TASK OBJECTIVE ::
Search the material for the string "slide" and copy each line where it occurs.

ENTRIES ::
========================

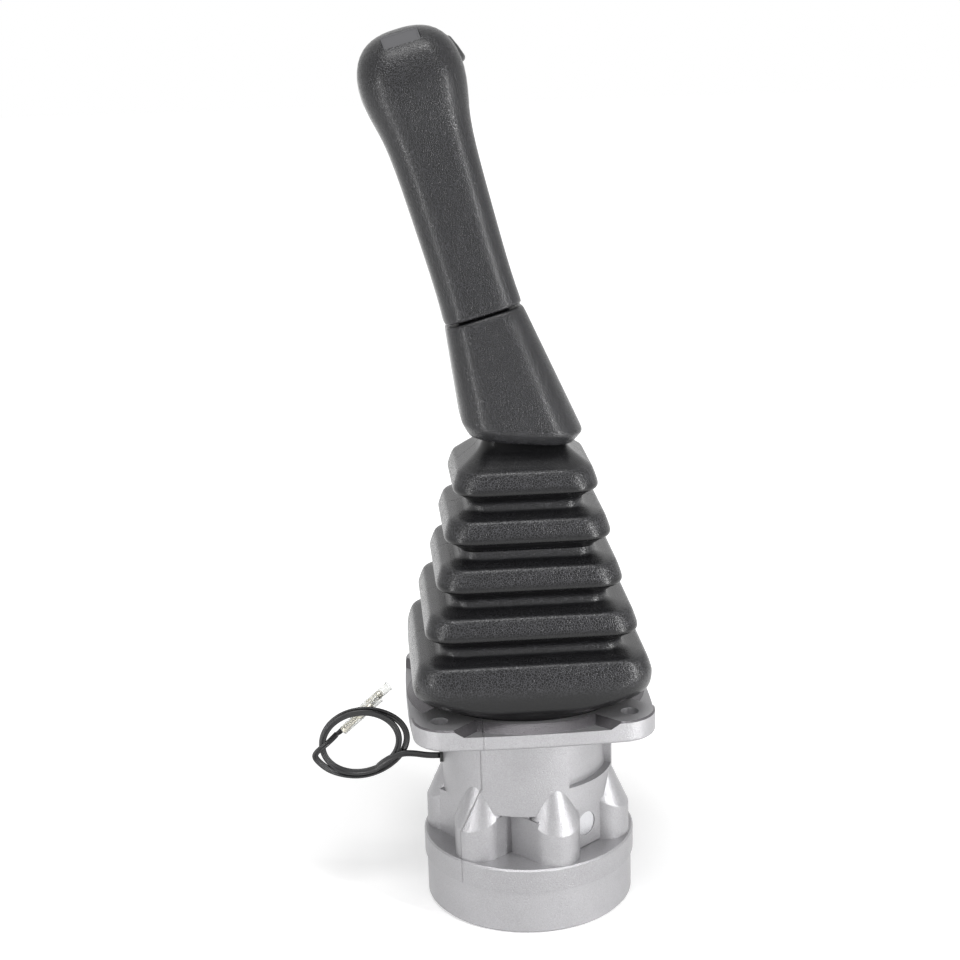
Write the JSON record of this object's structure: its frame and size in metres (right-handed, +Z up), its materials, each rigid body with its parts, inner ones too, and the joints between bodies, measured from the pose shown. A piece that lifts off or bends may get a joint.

========================

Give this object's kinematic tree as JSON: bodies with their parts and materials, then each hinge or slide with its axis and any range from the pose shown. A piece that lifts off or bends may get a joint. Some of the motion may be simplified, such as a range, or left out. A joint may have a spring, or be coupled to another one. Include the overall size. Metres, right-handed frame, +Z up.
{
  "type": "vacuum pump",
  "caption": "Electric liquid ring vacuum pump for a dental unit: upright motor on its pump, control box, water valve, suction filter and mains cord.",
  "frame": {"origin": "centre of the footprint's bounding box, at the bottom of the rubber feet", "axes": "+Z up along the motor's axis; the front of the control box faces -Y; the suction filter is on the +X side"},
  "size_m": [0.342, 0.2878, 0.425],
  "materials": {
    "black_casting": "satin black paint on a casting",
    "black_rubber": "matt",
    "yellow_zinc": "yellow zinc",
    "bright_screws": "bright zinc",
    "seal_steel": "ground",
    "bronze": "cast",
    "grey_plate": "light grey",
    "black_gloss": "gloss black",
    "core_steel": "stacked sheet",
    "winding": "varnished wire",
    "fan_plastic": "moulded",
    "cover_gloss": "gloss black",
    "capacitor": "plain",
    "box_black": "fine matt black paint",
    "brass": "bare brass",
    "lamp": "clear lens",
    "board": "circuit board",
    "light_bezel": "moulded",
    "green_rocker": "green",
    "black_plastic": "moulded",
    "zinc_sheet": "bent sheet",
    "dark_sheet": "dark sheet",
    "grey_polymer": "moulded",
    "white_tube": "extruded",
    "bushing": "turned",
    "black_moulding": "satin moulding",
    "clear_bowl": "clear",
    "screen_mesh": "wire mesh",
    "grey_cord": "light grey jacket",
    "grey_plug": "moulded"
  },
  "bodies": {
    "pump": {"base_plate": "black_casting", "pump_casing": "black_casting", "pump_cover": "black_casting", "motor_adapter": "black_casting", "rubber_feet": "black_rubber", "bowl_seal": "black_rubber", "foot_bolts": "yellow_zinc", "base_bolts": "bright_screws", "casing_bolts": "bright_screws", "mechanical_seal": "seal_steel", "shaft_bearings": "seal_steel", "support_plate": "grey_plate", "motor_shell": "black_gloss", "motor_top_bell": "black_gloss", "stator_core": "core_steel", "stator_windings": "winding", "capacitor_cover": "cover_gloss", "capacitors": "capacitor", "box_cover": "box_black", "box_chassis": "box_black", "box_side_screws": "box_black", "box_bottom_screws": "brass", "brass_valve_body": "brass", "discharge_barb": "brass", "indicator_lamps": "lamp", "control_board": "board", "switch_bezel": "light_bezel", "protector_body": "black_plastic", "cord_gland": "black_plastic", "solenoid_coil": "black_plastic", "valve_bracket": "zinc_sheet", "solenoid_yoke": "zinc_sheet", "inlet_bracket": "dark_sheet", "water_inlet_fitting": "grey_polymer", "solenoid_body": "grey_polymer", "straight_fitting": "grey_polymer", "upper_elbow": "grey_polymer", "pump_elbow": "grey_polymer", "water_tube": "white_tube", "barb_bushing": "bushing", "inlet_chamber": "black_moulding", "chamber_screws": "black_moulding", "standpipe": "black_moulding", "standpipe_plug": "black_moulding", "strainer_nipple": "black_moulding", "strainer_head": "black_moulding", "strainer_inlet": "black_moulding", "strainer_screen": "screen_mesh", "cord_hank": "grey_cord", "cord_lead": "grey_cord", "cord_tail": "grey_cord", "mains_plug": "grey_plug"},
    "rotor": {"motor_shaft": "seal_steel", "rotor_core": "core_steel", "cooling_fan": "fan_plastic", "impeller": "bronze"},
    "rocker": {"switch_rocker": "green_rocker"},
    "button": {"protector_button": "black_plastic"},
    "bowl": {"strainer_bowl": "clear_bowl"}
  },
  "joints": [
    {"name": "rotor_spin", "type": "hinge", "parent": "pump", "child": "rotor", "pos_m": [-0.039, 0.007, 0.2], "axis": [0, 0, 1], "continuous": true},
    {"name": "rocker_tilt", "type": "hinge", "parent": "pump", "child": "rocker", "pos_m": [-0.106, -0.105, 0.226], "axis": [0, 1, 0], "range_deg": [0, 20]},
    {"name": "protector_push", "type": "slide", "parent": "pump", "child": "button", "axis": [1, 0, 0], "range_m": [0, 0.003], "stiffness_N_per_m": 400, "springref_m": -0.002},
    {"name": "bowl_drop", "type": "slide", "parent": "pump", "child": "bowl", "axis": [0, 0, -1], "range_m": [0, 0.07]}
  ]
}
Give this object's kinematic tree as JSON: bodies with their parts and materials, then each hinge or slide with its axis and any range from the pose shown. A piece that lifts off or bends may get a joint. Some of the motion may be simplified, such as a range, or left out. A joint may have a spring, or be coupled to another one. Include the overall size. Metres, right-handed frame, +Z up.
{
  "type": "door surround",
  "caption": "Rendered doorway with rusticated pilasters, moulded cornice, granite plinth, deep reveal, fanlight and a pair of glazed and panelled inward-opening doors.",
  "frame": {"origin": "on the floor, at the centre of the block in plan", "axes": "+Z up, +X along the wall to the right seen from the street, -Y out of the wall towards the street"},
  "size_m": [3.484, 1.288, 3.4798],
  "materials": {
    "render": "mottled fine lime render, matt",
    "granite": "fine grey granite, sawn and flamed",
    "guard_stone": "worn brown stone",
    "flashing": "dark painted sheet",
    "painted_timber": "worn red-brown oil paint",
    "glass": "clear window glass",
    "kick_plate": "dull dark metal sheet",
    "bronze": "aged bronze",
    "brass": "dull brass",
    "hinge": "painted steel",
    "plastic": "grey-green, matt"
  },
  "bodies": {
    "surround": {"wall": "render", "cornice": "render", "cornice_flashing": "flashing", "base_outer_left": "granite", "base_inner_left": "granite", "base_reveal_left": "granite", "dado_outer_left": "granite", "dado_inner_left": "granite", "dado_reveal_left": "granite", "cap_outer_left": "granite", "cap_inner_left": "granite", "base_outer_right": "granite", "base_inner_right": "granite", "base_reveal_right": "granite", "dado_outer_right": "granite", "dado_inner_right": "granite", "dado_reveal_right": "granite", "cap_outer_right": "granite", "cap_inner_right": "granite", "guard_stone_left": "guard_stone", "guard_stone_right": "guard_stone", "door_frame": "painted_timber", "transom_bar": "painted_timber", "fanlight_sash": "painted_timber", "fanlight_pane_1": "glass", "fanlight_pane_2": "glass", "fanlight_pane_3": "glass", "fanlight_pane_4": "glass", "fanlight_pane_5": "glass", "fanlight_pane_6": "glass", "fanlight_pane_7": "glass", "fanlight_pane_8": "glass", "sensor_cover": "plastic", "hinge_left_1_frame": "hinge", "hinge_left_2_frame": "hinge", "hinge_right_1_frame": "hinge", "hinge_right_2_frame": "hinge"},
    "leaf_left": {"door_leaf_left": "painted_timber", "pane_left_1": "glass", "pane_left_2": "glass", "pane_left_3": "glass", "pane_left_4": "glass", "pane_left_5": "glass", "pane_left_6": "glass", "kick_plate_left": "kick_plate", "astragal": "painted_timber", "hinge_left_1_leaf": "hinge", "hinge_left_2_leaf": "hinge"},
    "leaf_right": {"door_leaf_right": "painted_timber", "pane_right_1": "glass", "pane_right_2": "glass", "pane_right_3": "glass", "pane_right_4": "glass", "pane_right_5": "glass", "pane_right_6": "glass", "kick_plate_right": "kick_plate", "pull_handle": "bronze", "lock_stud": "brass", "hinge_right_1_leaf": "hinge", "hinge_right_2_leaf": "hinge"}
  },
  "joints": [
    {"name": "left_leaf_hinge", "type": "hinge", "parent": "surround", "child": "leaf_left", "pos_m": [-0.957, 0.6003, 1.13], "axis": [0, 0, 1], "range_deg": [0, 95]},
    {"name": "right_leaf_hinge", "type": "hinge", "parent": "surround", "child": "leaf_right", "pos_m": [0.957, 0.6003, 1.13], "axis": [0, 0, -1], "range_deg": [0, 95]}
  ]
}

========================

TASK RESULT ::
Give this object's kinematic tree as JSON: bodies with their parts and materials, then each hinge or slide with its axis and any range from the pose shown. A piece that lifts off or bends may get a joint. Some of the motion may be simplified, such as a range, or left out. A joint may have a spring, or be coupled to another one. Include the overall size. Metres, right-handed frame, +Z up.
    {"name": "protector_push", "type": "slide", "parent": "pump", "child": "button", "axis": [1, 0, 0], "range_m": [0, 0.003], "stiffness_N_per_m": 400, "springref_m": -0.002},
    {"name": "bowl_drop", "type": "slide", "parent": "pump", "child": "bowl", "axis": [0, 0, -1], "range_m": [0, 0.07]}
Give this object's kinematic tree as JSON: bodies with their parts and materials, then each hinge or slide with its axis and any range from the pose shown. A piece that lifts off or bends may get a joint. Some of the motion may be simplified, such as a range, or left out. A joint may have a spring, or be coupled to another one. Include the overall size. Metres, right-handed frame, +Z up.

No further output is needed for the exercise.